"It Must Be Right: I've Done It From My Youth"

Context: The Borough is a description of the town and those who inhabit it in the early nineteenth century. The poem consists of a number of "letters," containing descriptions of people, except for the first letter, which is a general picture of the borough. The third letter describes the local clergy, including the vicar and the curate; the quotation is from the portrait of the vicar. Crabbe speaks of the vicar as a man who from his earliest days as a clergyman sought always to offend no one. The poet also says of him: "Fear was his ruling passion." The vicar is never tempted, because he never allows himself near temptation, even in love. His courtship of the one young girl for whom he felt affection was so languid that she turned from him to marry another, realizing that she would always have to take the lead if she were to marry the clergyman.
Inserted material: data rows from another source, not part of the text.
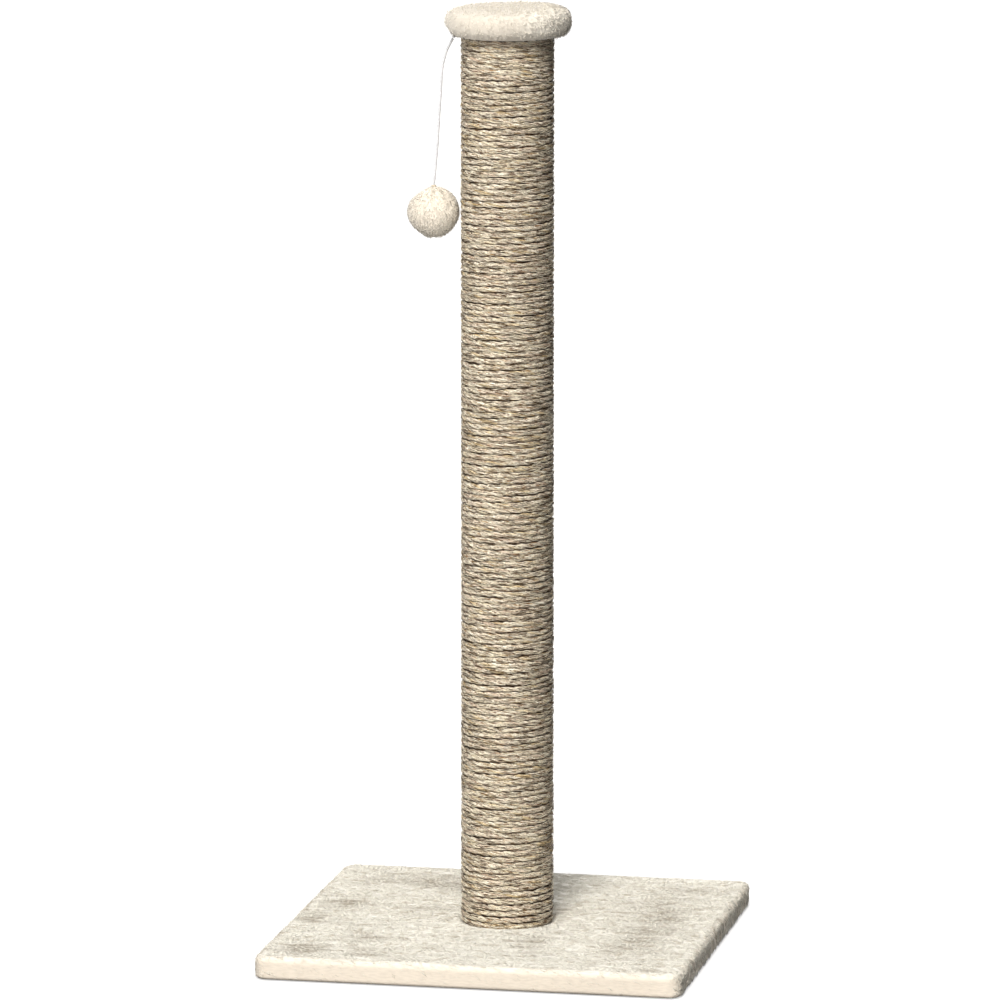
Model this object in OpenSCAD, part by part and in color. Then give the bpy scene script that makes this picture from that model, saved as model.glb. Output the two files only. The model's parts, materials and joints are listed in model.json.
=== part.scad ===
// Cat scratching post: a plush-covered base board, a cardboard post wound with
// sisal rope, a padded plush cap and a plush ball on an elastic cord.
// Millimetres. The origin is on the floor under the centre of the base, +Z is up
// and the toy hangs on the -X side.

/* [Base] */
// Width of the finished base along X
base_w = 400; // [300:5:600]
// Depth of the finished base along Y
base_d = 400; // [300:5:600]
// Thickness of the particle board
board_t = 15; // [13:1:22]
// Radius of the finished base's upright corners
base_corner_r = 12; // [8:1:30]
// Thickness of the plush over the top and the sides
base_plush_t = 4; // [3:0.5:6]
// Thickness of the plush turned under the board
hem_t = 3; // [2:0.5:3.5]
// Width of the plush turned under the board
hem_w = 30; // [20:1:60]
// Radius of the rounded long edges of the cover
plush_edge_r = 3.5; // [1:0.5:6]
// Thickness of the plush that the post squeezes flat
pressed_plush_t = 1.5; // [1:0.5:2.5]

/* [Foot pads] */
// Diameter of a foot pad
pad_d = 25; // [15:1:40]
// Thickness of a foot pad
pad_t = 4; // [4:0.5:8]
// Distance from the hem to a foot pad's rim
pad_edge_gap = 8.5; // [3:0.5:30]

/* [Post] */
// Outer diameter of the cardboard tube
tube_d = 75; // [60:1:100]
// Wall of the cardboard tube
tube_wall = 4; // [2.5:0.5:6]
// Length of the cardboard tube
tube_len = 838.2; // [500:0.1:1000]
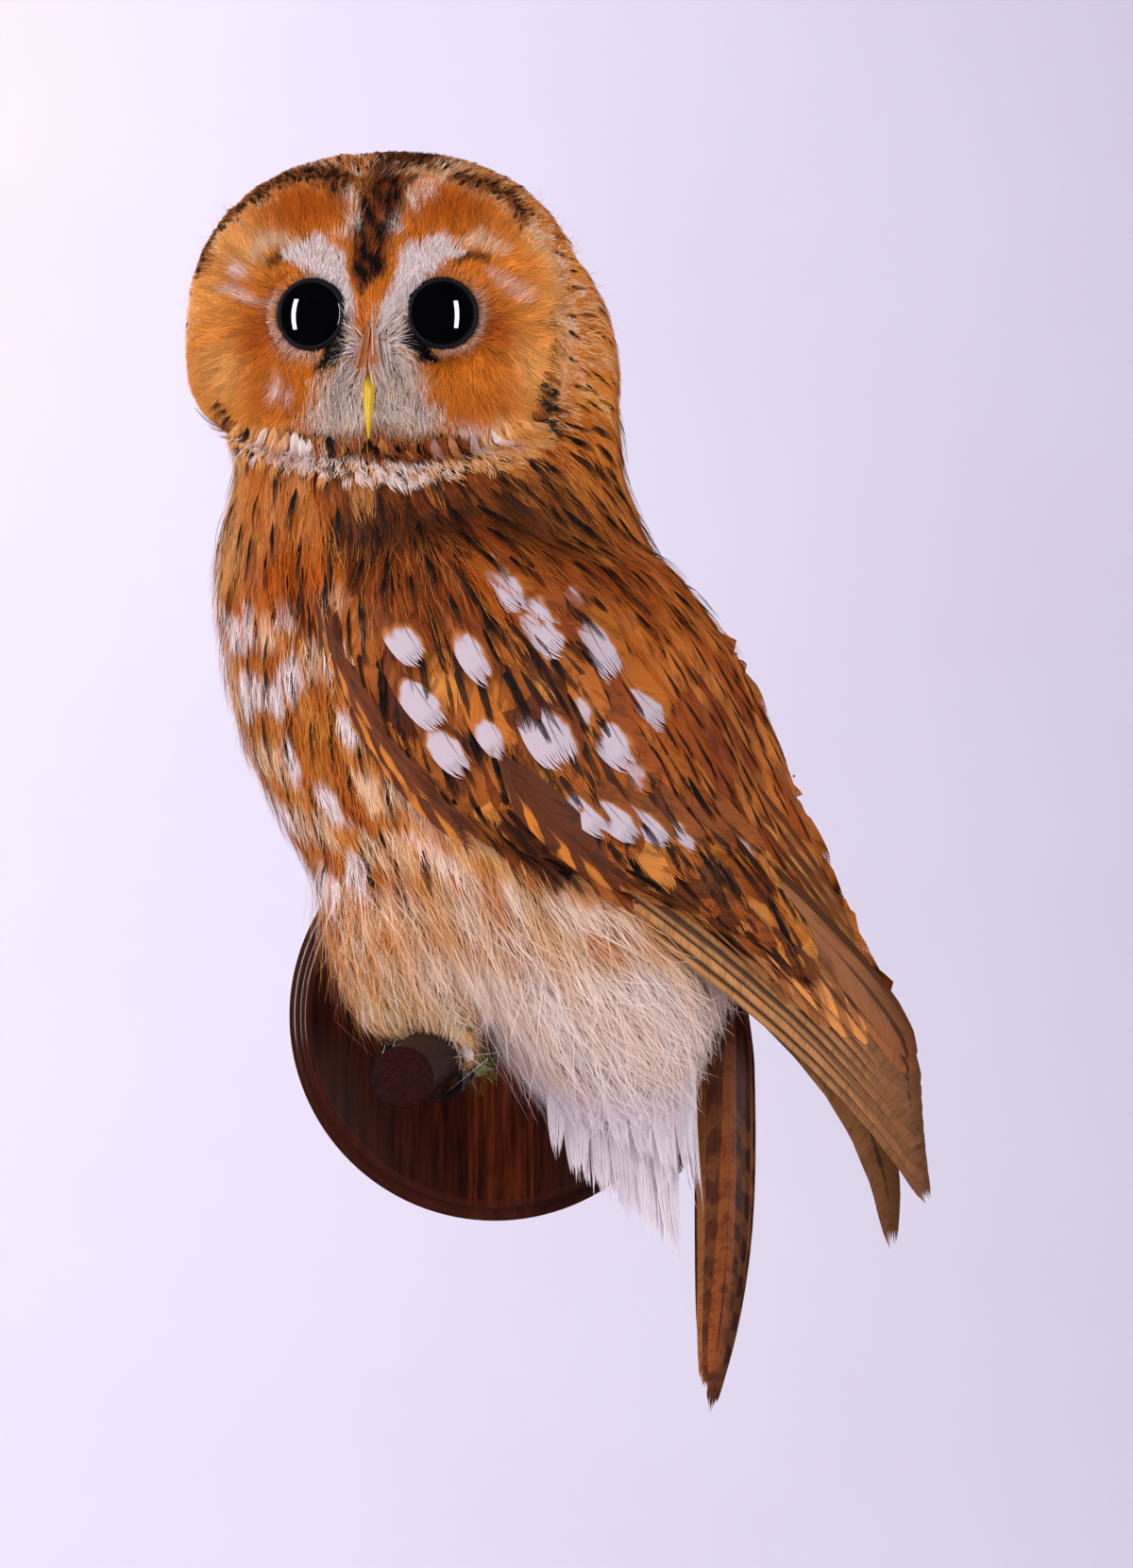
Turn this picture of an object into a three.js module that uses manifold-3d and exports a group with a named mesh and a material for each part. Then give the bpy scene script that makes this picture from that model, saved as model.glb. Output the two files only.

What were the pleasures of such a man? They were simple: "Fiddling and fishing were his arts: at times/ He alter'd sermons, and he aim'd at rhymes;/ And his fair friends, not yet intent on cards,/ Oft, he mused with riddles and charades." In his work the vicar simply dismisses from his mind other sects and their variant views. Crabbe suggests what the vicar stood for:

These were to him essentials; all things new
He deem'd superfluous, useless, or untrue;
To all beside indifferent, easy, cold,
Here the fire kindled, and the wo [sic.] was told.
Habit with him was all the test of truth,
"It must be right: I've done it from my youth."
Questions he answer'd in as brief a way,
"It must be wrong–it was of yesterday."